Yafang Shao <laoar.shao@xxxxxxxxx> · Tue, 26 Nov 2019 17:35:59 +0800




On Tue, Nov 26, 2019 at 3:31 PM Michal Hocko <mhocko@xxxxxxxxxx> wrote:
>
> On Tue 26-11-19 11:52:19, Yafang Shao wrote:
> > On Mon, Nov 25, 2019 at 10:42 PM Johannes Weiner <hannes@xxxxxxxxxxx> wrote:
> > >
> > > On Mon, Nov 25, 2019 at 03:21:50PM +0100, Michal Hocko wrote:
> > > > On Mon 25-11-19 22:11:15, Yafang Shao wrote:
> > > > > When there're no processes, we don't need to protect the pages. You
> > > > > can consider it as 'fault tolerance' .
> > > >
> > > > I have already tried to explain why this is a bold statement that
> > > > doesn't really hold universally and that the kernel doesn't really have
> > > > enough information to make an educated guess.
> > >
> > > I agree, this is not obviously true. And the kernel shouldn't try to
> > > guess whether the explicit userspace configuration is still desirable
> > > to userspace or not. Should we also delete the cgroup when it becomes
> > > empty for example?
> > >
> > > It's better to implement these kinds of policy decisions from
> > > userspace.
> > >
> > > There is a cgroup.events file that can be polled, and its "populated"
> > > field shows conveniently whether there are tasks in a subtree or
> > > not.
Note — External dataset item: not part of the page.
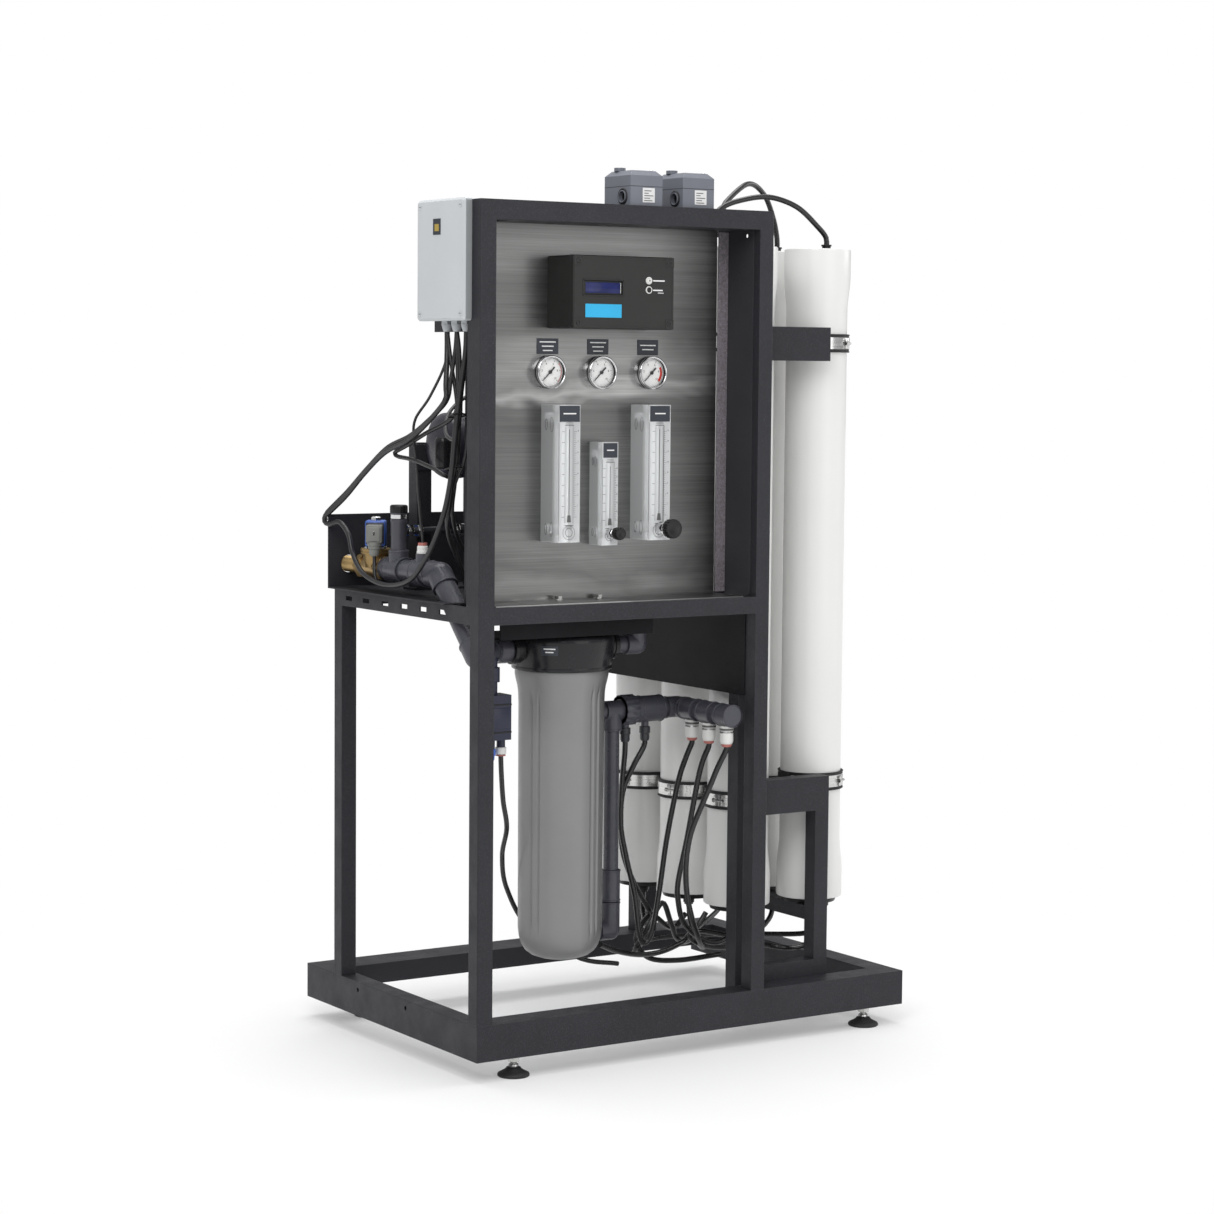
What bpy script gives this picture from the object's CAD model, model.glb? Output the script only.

You can use that to clear protection settings.
> >
> > Why isn't force_empty supported in cgroup2 ?
>
> There wasn't any sound usecase AFAIR.
>
> > In this case we can free the protected file pages immdiately with force_empty.
>
> You can do the same thing by setting the hard limit to 0.

I look though the code, and the difference between setting the hard
limit to 0 and force empty is that setting the hard limit to 0 will
generate some OOM reports, that should not happen in this case.
I think we should make little improvement as bellow,

@@ -6137,9 +6137,11 @@ static ssize_t memory_max_write(struct
kernfs_open_file *of,
                        continue;
                }

-               memcg_memory_event(memcg, MEMCG_OOM);
-               if (!mem_cgroup_out_of_memory(memcg, GFP_KERNEL, 0))
-                       break;
+               if (cgroup_is_populated(memcg->css.cgroup)) {
+                       memcg_memory_event(memcg, MEMCG_OOM);
+                       if (!mem_cgroup_out_of_memory(memcg, GFP_KERNEL, 0))
+                               break;
+               }
        }

Well,  if someone don't want to kill proesses but only want ot drop
page caches, setting the hard limit to 0 won't work.

Thanks
Yafang


Thanks
Yafang